<<<<

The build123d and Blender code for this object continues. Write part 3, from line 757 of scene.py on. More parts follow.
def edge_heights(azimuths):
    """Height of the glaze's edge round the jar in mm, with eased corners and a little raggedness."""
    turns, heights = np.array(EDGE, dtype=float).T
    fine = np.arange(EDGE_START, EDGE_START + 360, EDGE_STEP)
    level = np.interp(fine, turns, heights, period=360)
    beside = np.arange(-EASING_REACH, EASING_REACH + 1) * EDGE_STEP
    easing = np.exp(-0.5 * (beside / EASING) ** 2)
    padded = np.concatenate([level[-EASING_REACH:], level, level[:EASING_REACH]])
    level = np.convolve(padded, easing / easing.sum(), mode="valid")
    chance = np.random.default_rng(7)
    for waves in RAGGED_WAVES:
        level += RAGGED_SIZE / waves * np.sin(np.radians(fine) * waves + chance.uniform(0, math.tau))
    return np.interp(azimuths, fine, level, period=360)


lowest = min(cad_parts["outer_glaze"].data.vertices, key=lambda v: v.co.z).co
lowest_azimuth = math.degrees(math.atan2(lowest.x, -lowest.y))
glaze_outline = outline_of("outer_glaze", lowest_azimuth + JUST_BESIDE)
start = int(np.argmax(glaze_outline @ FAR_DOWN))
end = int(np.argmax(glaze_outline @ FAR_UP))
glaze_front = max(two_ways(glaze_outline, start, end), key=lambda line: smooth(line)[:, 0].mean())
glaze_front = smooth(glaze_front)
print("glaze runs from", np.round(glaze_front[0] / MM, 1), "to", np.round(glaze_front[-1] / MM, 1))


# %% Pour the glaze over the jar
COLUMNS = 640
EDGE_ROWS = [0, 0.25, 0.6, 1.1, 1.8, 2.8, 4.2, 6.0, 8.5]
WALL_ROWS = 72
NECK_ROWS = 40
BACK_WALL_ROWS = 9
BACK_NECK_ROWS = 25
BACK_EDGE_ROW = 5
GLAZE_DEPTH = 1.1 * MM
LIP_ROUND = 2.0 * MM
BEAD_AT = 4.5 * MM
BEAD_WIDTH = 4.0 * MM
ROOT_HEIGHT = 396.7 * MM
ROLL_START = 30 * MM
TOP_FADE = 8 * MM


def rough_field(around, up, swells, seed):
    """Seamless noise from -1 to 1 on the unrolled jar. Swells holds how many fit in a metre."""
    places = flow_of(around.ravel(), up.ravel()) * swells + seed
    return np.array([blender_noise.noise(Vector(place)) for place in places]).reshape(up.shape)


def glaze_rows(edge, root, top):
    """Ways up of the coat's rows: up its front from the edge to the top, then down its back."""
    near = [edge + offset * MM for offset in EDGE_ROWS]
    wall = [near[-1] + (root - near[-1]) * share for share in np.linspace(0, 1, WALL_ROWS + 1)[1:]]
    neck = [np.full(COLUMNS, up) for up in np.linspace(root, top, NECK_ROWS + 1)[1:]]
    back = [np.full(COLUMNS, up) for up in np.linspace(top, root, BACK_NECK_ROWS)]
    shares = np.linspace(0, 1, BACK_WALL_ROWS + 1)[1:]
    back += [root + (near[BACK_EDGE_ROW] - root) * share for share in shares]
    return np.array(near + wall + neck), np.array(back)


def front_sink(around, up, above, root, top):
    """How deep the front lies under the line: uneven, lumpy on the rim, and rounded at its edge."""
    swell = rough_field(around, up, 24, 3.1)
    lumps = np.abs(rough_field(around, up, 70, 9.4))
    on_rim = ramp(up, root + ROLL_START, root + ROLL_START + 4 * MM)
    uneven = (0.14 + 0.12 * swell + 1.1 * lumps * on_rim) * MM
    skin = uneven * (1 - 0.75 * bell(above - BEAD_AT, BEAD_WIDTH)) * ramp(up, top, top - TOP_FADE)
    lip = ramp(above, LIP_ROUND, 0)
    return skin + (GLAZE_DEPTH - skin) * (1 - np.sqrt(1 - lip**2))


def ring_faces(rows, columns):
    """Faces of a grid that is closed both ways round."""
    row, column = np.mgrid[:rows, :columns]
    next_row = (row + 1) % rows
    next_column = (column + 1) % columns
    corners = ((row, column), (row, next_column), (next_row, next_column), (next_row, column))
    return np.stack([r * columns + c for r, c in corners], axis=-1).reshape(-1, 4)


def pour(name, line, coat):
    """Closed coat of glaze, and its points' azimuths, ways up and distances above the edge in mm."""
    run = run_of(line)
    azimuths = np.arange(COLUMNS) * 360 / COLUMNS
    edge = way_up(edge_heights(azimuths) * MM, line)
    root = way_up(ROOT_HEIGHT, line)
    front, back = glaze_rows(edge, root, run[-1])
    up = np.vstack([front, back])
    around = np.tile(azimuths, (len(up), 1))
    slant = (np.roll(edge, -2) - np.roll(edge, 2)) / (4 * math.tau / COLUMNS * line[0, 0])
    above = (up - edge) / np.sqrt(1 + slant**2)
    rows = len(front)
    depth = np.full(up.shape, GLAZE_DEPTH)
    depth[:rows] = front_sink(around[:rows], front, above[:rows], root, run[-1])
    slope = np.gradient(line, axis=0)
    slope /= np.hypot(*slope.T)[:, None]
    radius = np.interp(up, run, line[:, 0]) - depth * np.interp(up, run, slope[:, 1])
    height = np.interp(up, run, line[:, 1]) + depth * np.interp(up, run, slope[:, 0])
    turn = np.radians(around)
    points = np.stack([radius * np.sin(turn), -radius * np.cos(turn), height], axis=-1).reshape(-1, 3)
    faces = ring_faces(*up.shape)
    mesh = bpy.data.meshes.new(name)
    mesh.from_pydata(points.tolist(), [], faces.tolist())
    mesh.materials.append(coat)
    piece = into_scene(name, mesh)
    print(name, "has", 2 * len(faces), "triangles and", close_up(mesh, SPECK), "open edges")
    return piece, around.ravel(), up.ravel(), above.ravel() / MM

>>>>

- [TASK PROMPT]
Look at the material above and copy, word for word, its lines from the first through the one containing "np.round(glaze_front[-1] / MM, 1))".

- [COMPLETE ANSWER]
The build123d and Blender code for this object continues. Write part 3, from line 757 of scene.py on. More parts follow.
def edge_heights(azimuths):
    """Height of the glaze's edge round the jar in mm, with eased corners and a little raggedness."""
    turns, heights = np.array(EDGE, dtype=float).T
    fine = np.arange(EDGE_START, EDGE_START + 360, EDGE_STEP)
    level = np.interp(fine, turns, heights, period=360)
    beside = np.arange(-EASING_REACH, EASING_REACH + 1) * EDGE_STEP
    easing = np.exp(-0.5 * (beside / EASING) ** 2)
    padded = np.concatenate([level[-EASING_REACH:], level, level[:EASING_REACH]])
    level = np.convolve(padded, easing / easing.sum(), mode="valid")
    chance = np.random.default_rng(7)
    for waves in RAGGED_WAVES:
        level += RAGGED_SIZE / waves * np.sin(np.radians(fine) * waves + chance.uniform(0, math.tau))
    return np.interp(azimuths, fine, level, period=360)


lowest = min(cad_parts["outer_glaze"].data.vertices, key=lambda v: v.co.z).co
lowest_azimuth = math.degrees(math.atan2(lowest.x, -lowest.y))
glaze_outline = outline_of("outer_glaze", lowest_azimuth + JUST_BESIDE)
start = int(np.argmax(glaze_outline @ FAR_DOWN))
end = int(np.argmax(glaze_outline @ FAR_UP))
glaze_front = max(two_ways(glaze_outline, start, end), key=lambda line: smooth(line)[:, 0].mean())
glaze_front = smooth(glaze_front)
print("glaze runs from", np.round(glaze_front[0] / MM, 1), "to", np.round(glaze_front[-1] / MM, 1))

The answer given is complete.